Passive cooling starts with furniture layout
Air conditioning is necessary in Thailand’s climate for certain spaces and certain times of year. Designing to reduce dependence on it produces better results at lower running cost than accepting it as the primary comfort strategy from the outset.
Furniture layout directly affects how air moves through a space. Low-profile furniture and open shelving allow air to circulate at floor and mid-levels where it matters most for occupant comfort. High furniture placed across prevailing airflow paths creates barriers that significantly reduce the benefit of natural ventilation even in well-positioned rooms.
Orient seating and work surfaces to benefit from prevailing breezes rather than solely towards the best view. In many Thai villa positions the view and the breeze align conveniently. Where they do not, the breeze usually matters more to daily comfort than the view does.
High ceilings with ceiling fans extend the effective range of natural ventilation by moving air through the full room volume. Fans with corrosion-resistant fixtures and blades, stainless steel or powder-coated aluminium, are the correct specification for coastal humid conditions. Standard fan hardware corrodes and requires replacement within a few years in salt air.
Pocket doors and large folding glass panels that fully open a room to the exterior are the architectural element that makes indoor-outdoor flow genuinely functional rather than a design aspiration. Paired with screened ventilation panels, they allow maximum airflow during dry comfortable conditions and controlled ventilation when insects or rain require partial closure.
Materials that improve with age rather than deteriorating
The material palette for a tropical villa interior is defined by what handles sustained humidity, salt air, and UV exposure without deteriorating. This eliminates a significant proportion of what is standard in temperate climate interior design.
Wall finishes should be breathable: lime-based plasters and breathable acrylic paints that allow moisture vapour to move through the surface rather than accumulating behind it. Vinyl wallcoverings and impermeable surface treatments trap moisture, producing exactly the mould and deterioration they might appear to prevent.
For furniture and joinery, tropical hardwoods, primarily teak and acacia, handle Thailand’s humidity and temperature cycling without the swelling, cracking, and mould that affect softwoods and MDF. The maintenance commitment for tropical hardwood is real, but the alternative is furniture that deteriorates within a few years and requires replacement rather than maintenance. Avoid imported furniture designed for temperate climates. Many adhesives, joinery compounds, and surface finishes that perform well in low-humidity conditions degrade in sustained tropical humidity, sometimes rapidly and in ways that are not apparent until the piece has been in use for a season.

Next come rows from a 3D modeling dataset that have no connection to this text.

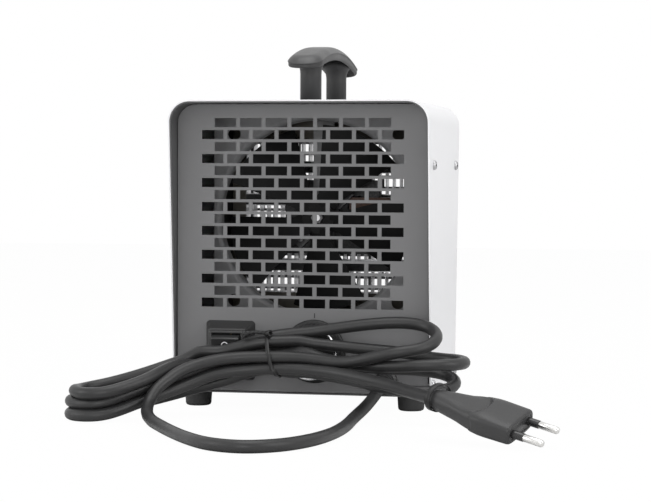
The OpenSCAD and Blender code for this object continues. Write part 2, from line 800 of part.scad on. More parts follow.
module tube(route, start_d, end_d) {
    n = len(route);
    polyhedron(
        [for (i = [0 : n - 1]) each ring(route, i, (start_d + (end_d - start_d) * i / (n - 1)) / 2)],
        [[for (k = [0 : 7]) k],
            for (i = [0 : n - 2], k = [0 : 7])
                [8 * i + k, 8 * i + 8 + k, 8 * i + 8 + (k + 1) % 8, 8 * i + (k + 1) % 8],
            [for (k = [7 : -1 : 0]) 8 * (n - 1) + k]],
        convexity = 10);
}

module cord_lead() color("#2a2a2a") tube(smoothed(lead_route, 2), cord_d, cord_d);

module cord_tail() color("#2a2a2a") tube(smoothed(tail_route, 2), cord_d, cord_d);

module bundle(clear) hull() for (strand = tie_strands) translate(strand) circle(d = cord_d + 2 * clear);

module bundle_slice(x) along_x(x, x + 0.2) bundle(0);

module beads(places) for (place = places) translate(place) sphere(d = cord_d + 0.2, $fn = 16);

// Outer shape of the tied hank: its waist in the tie, one arm to the left and three to the right
module cord_hank() {
    color("#2a2a2a") {
        along_x(tie_x - tie_w, tie_x + tie_w) bundle(0);
        hull() {
            bundle_slice(tie_x - tie_w);
            beads(left_ends);
        }
        for (ends = right_ends) hull() {
            bundle_slice(tie_x + tie_w - 0.2);
            beads(ends);
        }
    }
}

// Tie pulled tight round the hank's strands
module hank_tie() {
    color("black") along_x(tie_x - tie_w / 2, tie_x + tie_w / 2) difference() {
        bundle(1.3);
        bundle(0.2);
    }
}

module at_plug() translate(plug_neck) rotate(plug_turn) rotate([0, 90, 0]) rotate([0, 0, plug_roll]) children();

// Moulded two-pin plug: a tapered sleeve, a flared grip with thumb hollows and a flat face
module plug_body() {
    color("#242424") at_plug() difference() {
        union() {
            hull() {
                cylinder(h = 1, d = 13, $fn = 24);
                translate([0, 0, 22]) cube([plug_t, plug_t + 8, 1], center = true);
            }
            hull() {
                translate([0, 0, 21.5]) cube([plug_t, plug_t + 8, 1], center = true);
                translate([0, 0, 38]) cube([plug_t + 3, plug_w, 1], center = true);
            }
            hull() {
                translate([0, 0, 38]) cube([plug_t + 3, plug_w, 1], center = true);
                translate([0, 0, plug_len - 0.5]) cube([plug_t, plug_w, 1], center = true);
            }
        }
        for (side = [-1, 1]) translate([side * (30 + plug_t / 2 - 0.6), 0, 33]) rotate([90, 0, 0])
            cylinder(h = 60, r = 30, center = true);
        for (side = [-1, 1]) translate([0, side * pin_pitch / 2, plug_len - 8]) cylinder(h = 10, d = pin_d + 0.6);
    }
}

module pin_sleeves() {
    color("black") at_plug() for (side = [-1, 1]) translate([0, side * pin_pitch / 2, plug_len - 8]) difference() {
        cylinder(h = 8 + 8, d = pin_d + 0.6);
        translate([0, 0, -1]) cylinder(h = 20, d = pin_d);
    }
}

module plug_pins() {
    color("silver") at_plug() for (side = [-1, 1]) translate([0, side * pin_pitch / 2, plug_len - 8]) {
        cylinder(h = 8 + pin_len - 1.5, d = pin_d);
        translate([0, 0, 8 + pin_len - 1.5]) cylinder(h = 1.5, d1 = pin_d, d2 = pin_d - 2);
    }
}

module plug_ring() {
    color("black") at_plug() translate([0, 0, -4]) difference() {
        cylinder(h = 3.6, d = cord_d + 5);
        translate([0, 0, -1]) cylinder(h = 6, d = cord_d + 0.2);
    }
}

shell();
base_plate();
inlet_lining();
outlet_lining();
inlet_panel();
outlet_panel();
side_screws();
handle();
handle_screws();
feet();
foot_screws();
fan_plate();
duct();
duct_rivets();
motor_strap();
motor_core();
motor_coil();
front_bearing();
rear_bearing();
motor_screws();
motor_shaft();
rotor();
impeller();
fan_nut();
heater_frame();
heater_fins();
ceramic_bars();
heater_terminals();
thermostat();
thermostat_nut();
thermostat_shaft();
knob();
knob_ring();
switch_hood();
switch_body();
switch_terminals();
rocker();
terminal_block();
gland();
gland_nut();
cord_lead();
cord_hank();
cord_tail();
hank_tie();
plug_ring();
plug_body();
pin_sleeves();
plug_pins();
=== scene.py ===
"""Looks of the ceramic fan heater: camera, mains lead, detailed pieces, finishes, floor and light.

Lengths are written in millimetres unless their comment says otherwise; MM and mm() turn them into
metres.
"""

import json
from math import asin, copysign, cos, hypot, pi, radians, sin, sqrt

import bmesh
import bpy
import numpy as np
from mathutils import Euler, Matrix, Vector


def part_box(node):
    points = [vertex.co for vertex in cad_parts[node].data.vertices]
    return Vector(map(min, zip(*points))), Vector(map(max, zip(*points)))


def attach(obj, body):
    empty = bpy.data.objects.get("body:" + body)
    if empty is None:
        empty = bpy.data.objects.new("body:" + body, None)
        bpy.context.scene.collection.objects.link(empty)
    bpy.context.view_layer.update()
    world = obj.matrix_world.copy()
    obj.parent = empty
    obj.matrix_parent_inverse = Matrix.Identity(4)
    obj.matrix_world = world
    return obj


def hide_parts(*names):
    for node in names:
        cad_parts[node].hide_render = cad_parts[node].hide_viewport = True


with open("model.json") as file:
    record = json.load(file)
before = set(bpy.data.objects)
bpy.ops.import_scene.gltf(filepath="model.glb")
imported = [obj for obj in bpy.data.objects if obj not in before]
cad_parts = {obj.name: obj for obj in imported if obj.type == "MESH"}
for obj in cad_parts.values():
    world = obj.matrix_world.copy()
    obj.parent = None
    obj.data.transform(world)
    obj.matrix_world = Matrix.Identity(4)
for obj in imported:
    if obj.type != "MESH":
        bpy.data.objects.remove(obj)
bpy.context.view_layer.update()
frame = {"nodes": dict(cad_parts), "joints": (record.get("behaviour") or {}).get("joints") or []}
MM = 0.001


def mm(*numbers):
    """A point given in millimetres, in metres."""
    return Vector(numbers) * MM


# ---- camera

CAMERA_PLACE = mm(308.7, -1529.8, 174.3)
CAMERA_YAW = radians(11.22)
CAMERA_PITCH = radians(2.29)
CAMERA_ROLL = radians(0.26)
CAMERA_LENS, CAMERA_SENSOR = 115.1, 36


def add_object(name, data):
    piece = bpy.data.objects.new(name, data)
    bpy.context.scene.collection.objects.link(piece)
    return piece


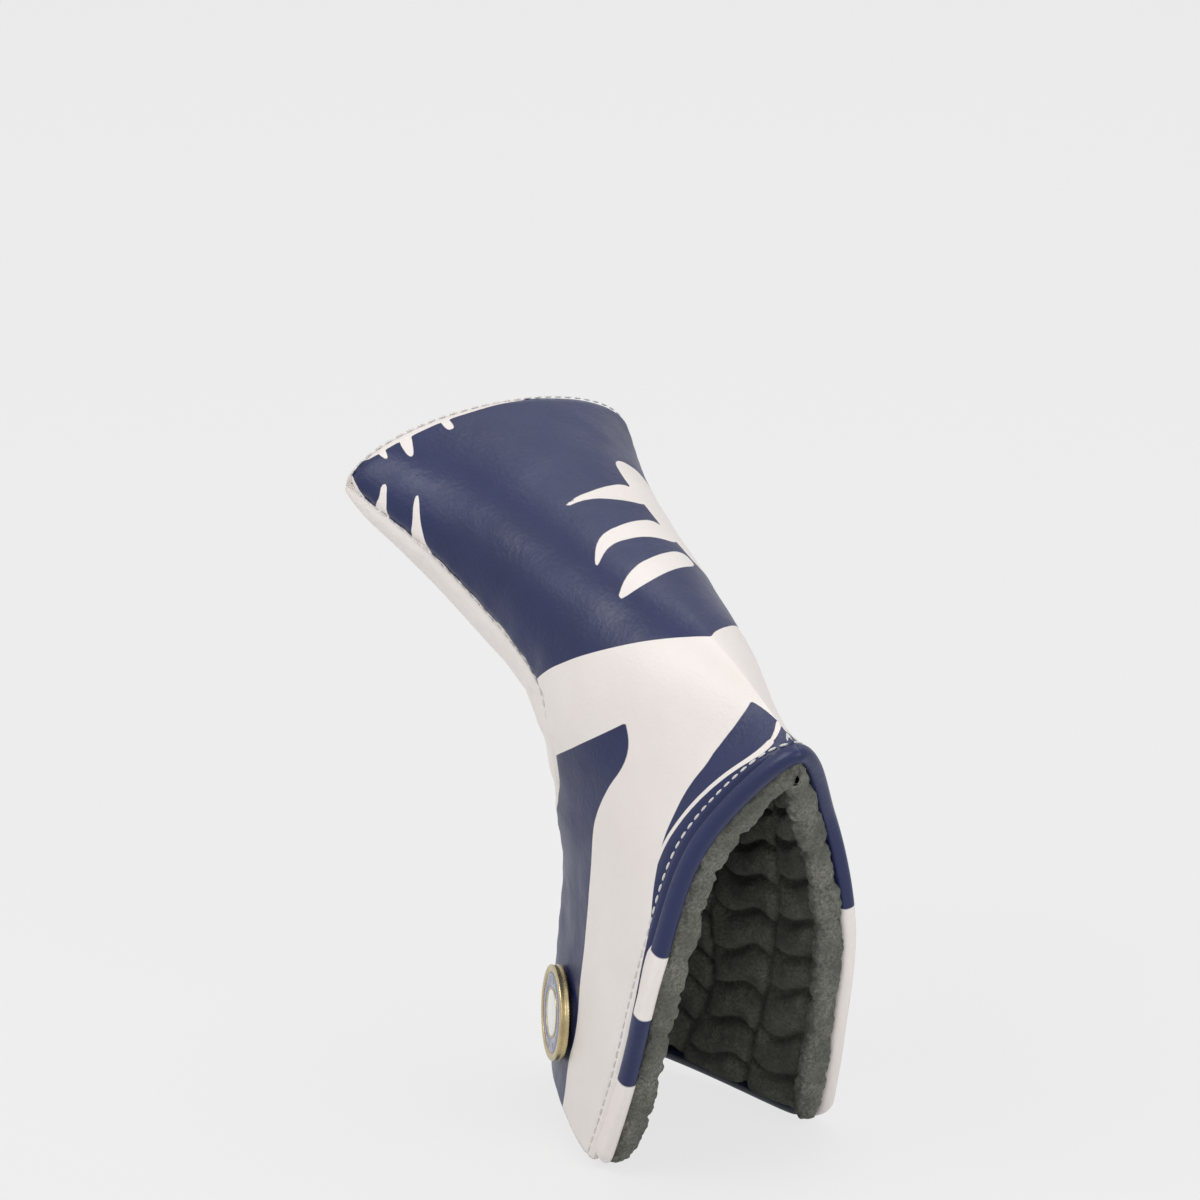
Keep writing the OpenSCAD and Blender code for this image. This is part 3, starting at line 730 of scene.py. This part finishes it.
def sideLining(side):
    z = quilt
    us = spread(*z["sideRows"], z["rowStep"])
    ks = np.linspace(0, 1, z["sideCells"] + 1)
    flat = sidePanel(us, ks, cover["wall"], side)
    fromSeam = lengthAlong(flat, 1)
    fromTop = fromSeam[:, -1:] - fromSeam
    along = lengthAlong(flat, 0)
    along = along[:, -1:] + 0 * along
    inner = quiltDepth(flat, along, fromTop + z["courseStart"], np.minimum(fromSeam + z["softEdge"], 1))
    tip = along[-1:] - along
    inner = inner - z["endRound"] * rounded(tip, z["endRound"])
    outer = np.full_like(inner, z["back"])
    outer, inner = [overHood(sidePanel(us, ks, d, side), us, ks) for d in (outer, inner)]
    piece = makeShell(sideName(side, "Lining"), outer, inner, plushPile, (us[:, None] / tipRib, ks[None, :]))
    bendWith(piece)
    return piece


def soleLining():
    z = quilt
    us = np.concatenate([spread(-1, 0, z["toeStep"])[:-1], spread(0, tipRib, z["rowStep"])])
    fs = np.linspace(-1, 1, z["soleCells"] + 1)
    flat = solePanel(us, fs, np.full((len(us), len(fs)), cover["wall"]))
    across = lengthAlong(flat, 1)
    edges = np.minimum(across, across[:, -1:] - across)
    middle = across - across[:, -1:] / 2
    along = lengthAlong(flat, 0)[:, len(fs) // 2][:, None] + 0 * across
    inner = quiltDepth(flat, along, middle + z["column"] / 2, edges + z["softEdge"])
    tip = along[-1:] - along
    close = rounded(tip, z["endRound"])
    inner = inner - z["endRound"] * close
    outer = z["back"] + z["soleEnd"] * close + z["toeBack"] * bump(us[:, None], z["toeRows"])
    depths = (outer, inner)
    grids = [roundAcross(solePanel(us, fs, d), us, 0.0, z["toeReach"], z["toePasses"]) for d in depths]
    outer, inner = [overHood(grid, us, 0 * fs) for grid in grids]
    piece = makeShell("soleLining", outer, inner, plushPile, (us[:, None] / (tipRib + 1), fs[None, :]))
    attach(piece, "root")
    return piece


nearLining = sideLining(near)
farLining = sideLining(far)
soleLiningPiece = soleLining()
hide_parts("crown_lining", "crown_foam", "near_flap_lining", "near_flap_foam")
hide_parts("far_flap_lining", "far_flap_foam")
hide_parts("sole_lining", "sole_foam")
print("lining: quilted plush")

# the mouth's edge: a leather welt and a fat plush roll inside it

mouthEdge = {"weltBack": 0.0022, "weltIn": 0.0020, "weltHalfBack": 0.0025, "weltHalfIn": 0.0022,
             "plushBack": 0.0021, "plushIn": 0.0076, "plushHalfBack": 0.0029, "plushHalfIn": 0.0038,
             "pinch": 0.2, "pinchWidth": 0.0014, "endRound": 0.006, "endMiddle": 0.55, "endBack": 0.001,
             "lump": 0.08, "lumpLength": 0.0043, "lumpWander": 0.011, "tuft": 0.0008, "tuftClump": 0.0026,
             "tuftFine": 0.0012, "apexClear": 0.002, "printAt": 0.988}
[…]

UV-stabilised and mildew-resistant fabrics are the correct specification for any upholstery, cushions, or textiles in the villa. Natural linens and cottons are suitable in well-ventilated spaces with regular maintenance but not in enclosed, intermittently used spaces where they will sit in high humidity between occupation periods.
For flooring, tropical hardwood, large-format porcelain tile, and quality vinyl in appropriate locations all handle Thailand’s conditions well. Laminates and synthetic carpeting do not.
Zoning damp and dry spaces
Moisture management through spatial organisation is one of the most effective and lowest-cost climate strategies available in tropical villa design and one of the most frequently neglected.
Bathrooms, kitchens, and utility areas generate significant moisture. When these spaces open directly into bedrooms or living areas without transition zones, the moisture migrates into spaces where it creates comfort problems and accelerates material deterioration.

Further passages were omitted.